Weebit’s approach is also intentionally conservative in the best way. The company says it relies on standard materials, standard tools, and standard fabrication flows. The message to manufacturers is simple: you do not need a custom factory or exotic equipment to build this.
Speed, endurance, and the “better than flash” argument
On paper, Weebit’s claims are designed to grab attention. The company reports write speeds up to 100 times faster than embedded flash. It also cites endurance ranging from 100,000 to 1 million write cycles, a range that can suit many embedded applications where frequent updates matter.
Power is another part of the story. Weebit says ReRAM can run at lower voltages and consume less energy thanks to direct access modes. For edge devices and battery powered systems, that can translate into longer life and less thermal stress.
Hanoch’s view is that ReRAM beats flash across the categories designers care about most. That includes speed, endurance, temperature handling, power consumption, and cost. It is a sweeping claim, but it is exactly the kind of confidence that tends to surface when a company believes the timing is finally right.
Weebit also highlights resistance to electromagnetic interference, positioning it as a safer choice in environments where other memory types can be vulnerable. It even points to concerns around MRAM in consumer settings where magnetic exposure could become a real world issue.
A long build, not an overnight breakthrough
The TI agreement did not arrive out of nowhere. Weebit has been stacking manufacturing relationships over time, moving from SkyWater to DB HiTek to Onsemi, and now to Texas Instruments.
Hanoch describes it as a deliberate climb, with each partner representing a jump in process scale and credibility. The message is that this is not a single lucky deal, but a pattern of increasing industry trust.
Even so, the company remains early in revenue terms. Weebit points to institutional caution as the biggest brake on adoption rather than technical readiness. In other words, the technology may work, but the industry takes time to commit when memory is foundational to product reliability.
The universal memory race is still open
ReRAM has long been discussed as a candidate for “universal memory,” the dream technology that combines the speed of SRAM, the density of flash, and the persistence of non volatile storage. This deal pushes that conversation forward, but it does not close it.

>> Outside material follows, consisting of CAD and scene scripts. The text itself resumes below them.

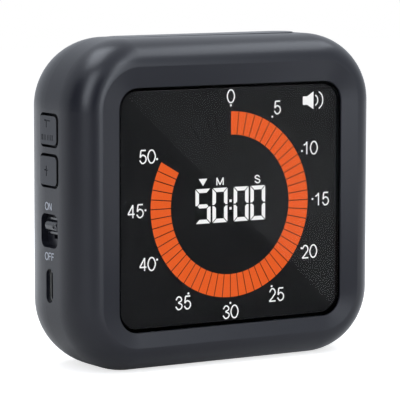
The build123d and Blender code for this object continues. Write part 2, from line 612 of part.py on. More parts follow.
# ------------------------------------------------------------------ display tray, light and flex
def display_frame():
    corner = WINDOW_CORNER - LEDGE_WIDTH - LCD_GAP
    tray = slab(
        RectangleRounded(TRAY_WIDTH, TRAY_HEIGHT, corner + TRAY_WALL), TRAY_FRONT_Y, TRAY_BACK_Y,
        z=WINDOW_Z,
    )
    tray -= slab(
        RectangleRounded(LCD_WIDTH + 2 * LCD_GAP, LCD_HEIGHT + 2 * LCD_GAP, corner + LCD_GAP),
        TRAY_FRONT_Y, LCD_BACK_Y, z=WINDOW_Z,
    )
    light_room = Rectangle(LIGHT_WIDTH + 2 * LIGHT_GUIDE_GAP, LIGHT_HEIGHT + 2 * LIGHT_GUIDE_GAP)
    tray -= slab(light_room, TRAY_FRONT_Y, TRAY_FLOOR_Y, z=WINDOW_Z)
    notch_top = LCD_BOTTOM_Z + LCD_GAP
    tray -= block(
        -FLEX_CONNECTOR_WIDTH / 2, FLEX_CONNECTOR_WIDTH / 2, TRAY_FRONT_Y, TRAY_BACK_Y,
        notch_top - 2 * TRAY_WALL, notch_top,
    )
    for x, _, z in ear_places(0):
        inner_x = math.copysign(TRAY_WIDTH / 2 - TRAY_WALL / 2, x)
        arm = block(
            min(x, inner_x), max(x, inner_x), TRAY_BACK_Y - EAR_THICKNESS, TRAY_BACK_Y,
            z - EAR_RADIUS, z + EAR_RADIUS,
        )
        ear = rod((x, 0, z), EAR_RADIUS, TRAY_BACK_Y - EAR_THICKNESS, TRAY_BACK_Y) + arm
        hole = rod((x, 0, z), SMALL_SCREW_RADIUS + SCREW_BITE, TRAY_BACK_Y - EAR_THICKNESS, TRAY_BACK_Y)
        tray += ear - hole
    for place in post_places(0):
        post = rod(place, POST_RADIUS, TRAY_BACK_Y - TRAY_FLOOR / 2, BOARD_FRONT_Y)
        tray += post
        tray -= rod(place, PILOT_RADIUS, TRAY_BACK_Y, BOARD_FRONT_Y)
    return tray


def backlight():
    """Light guide, white reflector behind it, and the strip of LEDs under its lower edge."""
    guide_low = WINDOW_Z - LIGHT_HEIGHT / 2 + LED_HEIGHT + BACKLIGHT_STRIP_THICKNESS + LIGHT_GUIDE_GAP
    guide_high = WINDOW_Z + LIGHT_HEIGHT / 2
    half = LIGHT_WIDTH / 2
    guide = block(-half, half, GUIDE_PLATE_FRONT_Y, GUIDE_PLATE_BACK_Y, guide_low, guide_high)
    low = WINDOW_Z - LIGHT_HEIGHT / 2
    reflector = block(-half, half, GUIDE_PLATE_BACK_Y, TRAY_FLOOR_Y, low, guide_high)
    strip_top = low + BACKLIGHT_STRIP_THICKNESS
    strip = [block(-half, half, GUIDE_PLATE_FRONT_Y, GUIDE_PLATE_BACK_Y, low, strip_top)]
    middle_y = (GUIDE_PLATE_FRONT_Y + GUIDE_PLATE_BACK_Y) / 2
    for index in range(LED_COUNT):
        x = LIGHT_WIDTH * ((index + 0.5) / LED_COUNT - 0.5)
        strip.append(
            block(
                x - LED_WIDTH / 2, x + LED_WIDTH / 2, middle_y - LED_DEPTH, middle_y + LED_DEPTH,
                strip_top, strip_top + LED_HEIGHT,
            )
        )
    return guide, reflector, strip


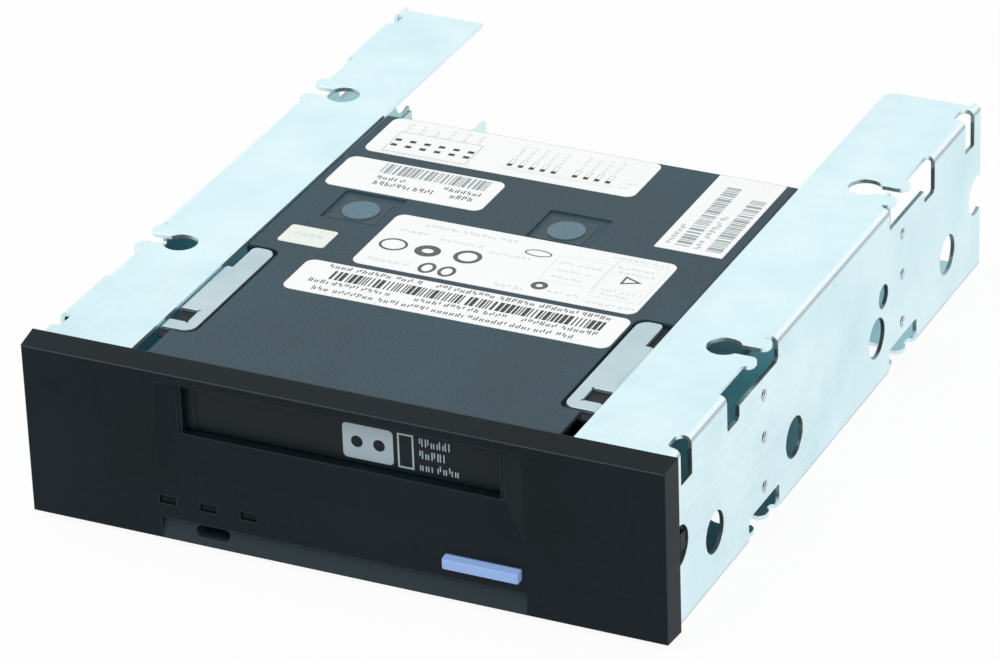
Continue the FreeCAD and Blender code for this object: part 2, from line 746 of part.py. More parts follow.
def bezel():
    """Moulded front: drafted edges, funnel round the slot, sloping ledge along the foot."""
    half = bezel_half
    shape = tapered((half, 0, bezel_bottom, bezel_top),
                    (half - bezel_draft_side, bezel_front, bezel_bottom,
                     bezel_top - bezel_draft_top))
    outline = [edge for edge in shape.Edges if abs(edge.CenterOfMass.y - bezel_front) < 0.01]
    shape = shape.makeFillet(bezel_edge, outline)
    pocket = block(-half + bezel_rim, half - bezel_rim, wall_back, 1,
                   ledge_top + bezel_rim, bezel_top - bezel_rim)
    frame_half = slot_width / 2 + slot_frame
    frame = block(-frame_half, frame_half, wall_back - 0.5, 0,
                  slot_bottom - slot_frame, bezel_top - bezel_rim + 0.5)
    shape = fuse(cut(shape, pocket), frame)

    funnel = tapered(
        (panel_width / 2 + 0.5, bezel_front - panel_depth * 0.1,
         panel_bottom - 1.0, slot_top + 0.5),
        (slot_width / 2, bezel_front + panel_depth, slot_bottom, slot_top))
    slot = block(-slot_width / 2, slot_width / 2, bezel_front - 1, 1, slot_bottom, slot_top)
    door_room = block(-slot_width / 2, slot_width / 2, hinge_y - spring_radius - running, 1,
                      slot_top - 1, bezel_top - bezel_rim)
    ledge = Part.Face(Part.makePolygon([
        V(-panel_width / 2, bezel_front - 1, ledge_top),
        V(-panel_width / 2, bezel_front + ledge_depth, ledge_top),
        V(-panel_width / 2, bezel_front, bezel_bottom + ledge_foot),
        V(-panel_width / 2, bezel_front - 1, bezel_bottom + ledge_foot),
        V(-panel_width / 2, bezel_front - 1, ledge_top)])).extrude(V(panel_width, 0, 0))
    eject_hole = slot_along(
        V(eject_hole_middle - eject_hole_length / 2 + eject_hole_width / 2, 0,
          eject_hole_height),
        V(eject_hole_middle + eject_hole_length / 2 - eject_hole_width / 2, 0,
          eject_hole_height), eject_hole_width / 2, 1, bezel_front - 1, 1)
    windows = [block(middle - light_width / 2, middle + light_width / 2, bezel_front - 1,
                     wall_back + 1, light_level - light_height / 2,
                     light_level + light_height / 2) for middle in light_middles]
    button_hole = block(button_middle - button_width / 2 - running,
                        button_middle + button_width / 2 + running, bezel_front - 1,
                        wall_back + 1, button_level - button_height / 2 - running,
                        button_level + button_height / 2 + running)
    hinge_bores = [rod(hinge_radius + running, V(side * slot_width / 2, hinge_y, hinge_z),
                       V(side * 1.3, 0, 0)) for side in (-1, 1)]
    shape = cut(shape, funnel, slot, door_room, ledge, eject_hole, *windows, button_hole,
                *hinge_bores)
    ribs = [block(*sorted((side * (slot_width / 2 - stop_rib), side * (slot_width / 2 + 0.5))),
                  wall_back - 0.6, door_face - running, slot_bottom, slot_top)
            for side in (-1, 1)]
    return fuse(shape, *ribs, *bezel_hooks())


def bezel_hooks():
    """Snap arms that reach back into the brackets and catch in their front holes."""
    hooks = []
    arm_outside = bay_half - bracket_sheet - running
    low = end_hole_height - bezel_hook_width / 2
    catch_start = end_hole_inset + 1.4
    for side in (-1, 1):
        arm = block(*sorted((side * (arm_outside - 1.6), side * arm_outside)),
                    wall_back - 0.5, catch_start + 2.4, low, low + bezel_hook_width)
        catch = block(*sorted((side * (arm_outside - 0.5), side * (bay_half - running))),
                      catch_start, catch_start + 2.4, low, low + bezel_hook_width)
        hooks.append(fuse(arm, catch))
    return hooks


def cartridge_door():
    """Flap hung from its upper edge, with a trunnion at each end."""
    low = slot_bottom + running
    shape = block(-door_half, door_half, door_face, door_face + door_thickness, low, hinge_z)
    barrel = rod(door_thickness / 2, V(-door_half, hinge_y, hinge_z), V(2 * door_half, 0, 0))
    pins = rod(hinge_radius, V(-slot_width / 2 - 1, hinge_y, hinge_z), V(slot_width + 2, 0, 0))
    band = block(-door_half, -door_half + band_width, door_face - band_rise,
                 door_face + band_rise, low, slot_top - door_thickness)
    spring_room = block(spring_start - running, spring_start + spring_length + running,
                        door_face - 1, door_face + door_thickness + 1,
                        hinge_z - spring_radius - running, hinge_z + 2)
    return fuse(cut(fuse(shape, barrel, band), spring_room), pins)


def eject_button():
    """Key cap with a sloping top, a skirt behind the bezel and a stem to the switch."""
    x0 = button_middle - button_width / 2
    z0 = button_level - button_height / 2
    top = z0 + button_height
    back = wall_back + running + button_skirt
    side = Part.makePolygon([V(x0, front_end, z0), V(x0, back, z0), V(x0, back, top),
                             V(x0, bezel_front, top), V(x0, front_end, top - button_slope),
                             V(x0, front_end, z0)])
    cap = Part.Face(side).extrude(V(button_width, 0, 0))
    corners = [edge for edge in cap.Edges if abs(edge.CenterOfMass.y - front_end) < 0.01
               and is_along(edge, 2)]
    cap = cap.makeFillet(button_corner, corners)
    face_edges = [edge for edge in cap.Edges if abs(edge.CenterOfMass.y - front_end) < 0.2]
    face_edges = [edge for edge in face_edges if abs(edge.BoundBox.ZLength) < 0.01]
    cap = cap.makeFillet(button_edge, face_edges)
    skirt = block(x0 - 1.2, x0 + button_width + 1.2, wall_back + running,
                  wall_back + running + button_skirt, z0 - 1.0, z0 + button_height + 1.0)
    stem = rod(1.6, V(button_middle, wall_back, button_level),
               V(0, switch_tip - button_travel - running - wall_back, 0))
    return fuse(cap, skirt, stem)


def light_pipes():
    """One clear moulding: a bar behind the bezel with a finger for each window."""
    left = light_middles[0] - light_width / 2
    right = light_middles[-1] + light_width / 2
    shape = block(left, right, wall_back + running, wall_back + running + 1.6,
                  light_level - 2.2, light_level + 2.2)
    fingers_out = [block(middle - light_width / 2 + touch, middle + light_width / 2 - touch,
                         bezel_front + 0.5, front_board_face - 1.3,
                         light_level - light_height / 2 + touch,
                         light_level + light_height / 2 - touch) for middle in light_middles]
    return fuse(shape, *fingers_out)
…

There are still other contenders and new experiments entering the ring, including alternatives like ULTRARAM. For now, TI’s decision signals that embedded flash is no longer the only game in town, and that serious companies are preparing for what comes next.
If ReRAM delivers on its promise at scale, it could reshape how embedded devices store code, protect data, and boot instantly. The real test will be whether it moves from qualified silicon to widespread deployment across the products people actually buy.